Falar palavrões, então, é ofensivo não por causa de algum ingrediente mágico que eles possuem e as outras palavras não, mas porque quando os falamos, nossos ouvintes sabem que nós estamos fazendo isso sabendo que eles acharão ofensivo. Essa é a razão pela qual o contexto é importante: existem alguns contextos nos quais nós sabemos que não vamos ofender falando palavrões, e, então, o conhecimento de nossos ouvintes de que fizemos isso sem querer ofender ajuda a assegurar que eles não ficarão ofendidos. Isso explica porque nós somos mais tolerantes com palavrões de pessoas não fluentes na nossa língua, como crianças pequenas e falantes não nativos, do que somos com os falantes competentes. Quando os não fluentes falam palavrões, geralmente não suspeitamos de que eles sabem que essas palavras são ofensivas. Consequentemente, somos menos suscetíveis a nos ofendermos.

Você pode achar rude minha recusa em agradecer por sua boa ação, mas provavelmente não a considerará moralmente suspeita

A intensificação da ofensa ajuda a explicar por que alguns palavrões são mais ofensivos que outros: por exemplo, porque “buceta” é mais ofensivo que “merda”. Inicialmente, uma é mais rejeitada que a outra. Qualquer um que perceba isso, e que imagina que sua audiência também percebe isso, comete uma grande transgressão escolhendo dizer “buceta” ao invés de “merda”. E nós sabemos que isso, por si só, magnifica a ofensividade de uma palavra em relação à outra. Quanto mais fortes as regras contra usar determinada expressão, maior a ofensividade em se usar aquela expressão. Por sua vez, quanto maior a ofensividade de uma expressão particular, mais fortes serão as regras contra o uso dela. A ofensividade do palavrão se retroalimenta.

O que isso nos diz sobre a moralidade de falar ou não palavrões? É útil, mais uma vez, fazer a comparação com as violações de regras de etiqueta. Uma vez que é preferível não aborrecer as pessoas quando podemos evitar fazer isso facilmente, nós temos algumas razões para não falar palavrões em contextos onde é mais provável que iremos ofender.

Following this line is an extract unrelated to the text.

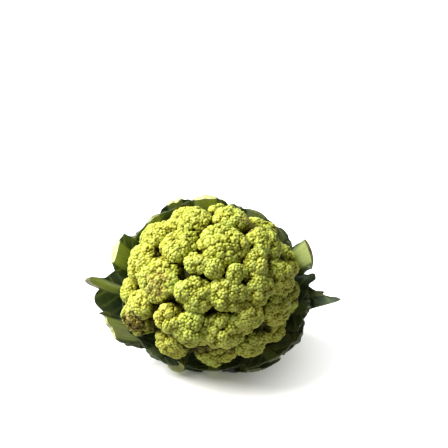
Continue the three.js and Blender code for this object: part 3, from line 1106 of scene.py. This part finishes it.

O mesmo vale para regras de etiqueta. Mesmo assim, na maioria dos casos, nós tendemos a ver violações de etiqueta não como imorais, mesmo quando elas ofendem. Você pode achar rude minha recusa em agradecer sua boa ação, mas provavelmente não a considerará moralmente suspeita. Você pode fazer um julgamento semelhante quando eu falo um palavrão no decorrer de uma conversa educada.

Isso não é para dizer que falar palavrões, ou violar as regras de etiqueta, de alguma outra forma, nunca é imoral. Nós podemos imaginar situações em que quebrar a etiqueta — por falar palavrões inapropriadamente, se referir a uma pessoa de forma muito íntima, se recusar a aderir um código de vestimenta, falhar em dizer “por favor” e “obrigada”, e assim por diante — pode causar aborrecimentos, e nós podemos imaginar situações onde isso possa ser moralmente errado. Essas situações podem envolver menosprezar, ofender, ameaçar, intimidar, provocar e assim por diante. Mas a maioria dos casos de quebra de etiqueta — incluindo a maior parte dos casos de palavrões — não são assim. Com isso em mente, alguns dos nossos esforços para punir e evitar palavrões — assim como a prisão sob o Código Penal — parecem extremamente draconianas. Falar palavrões pode ser censurável, mas raramente é imoral.

¹ N.T. Em português, temos observado alguns palavrões funcionando como advérbio de intensidade, mas ainda assim não carregando seu sentido literal.

² N.T. As traduções são mais imprecisas aqui porque, neste trecho, a autora brinca com a distribuição das palavras na sentença. A ideia é que você pode dizer algo como “isso foi muito brilhante” e segmentar o “muito” em outra sentença, como em “Quão brilhante isso foi? Muito”. Aparentemente, isso não funciona com o “fucking”, em inglês. Em português brasileiro, um exemplo correlato seria o “puta” como intensificador (“Isso é uma puta ideia” x *“Quão boa é essa ideia? Puta!” ); por outro lado, funciona um pouco melhor com “pra caralho” (“Isso é brilhante pra caralho” x “Quão brilhante isso foi? Pra caralho!”).

³Aqui a tradução é nossa, apesar de haver traduções em português. Quis manter o trocadilho com o tema em questão.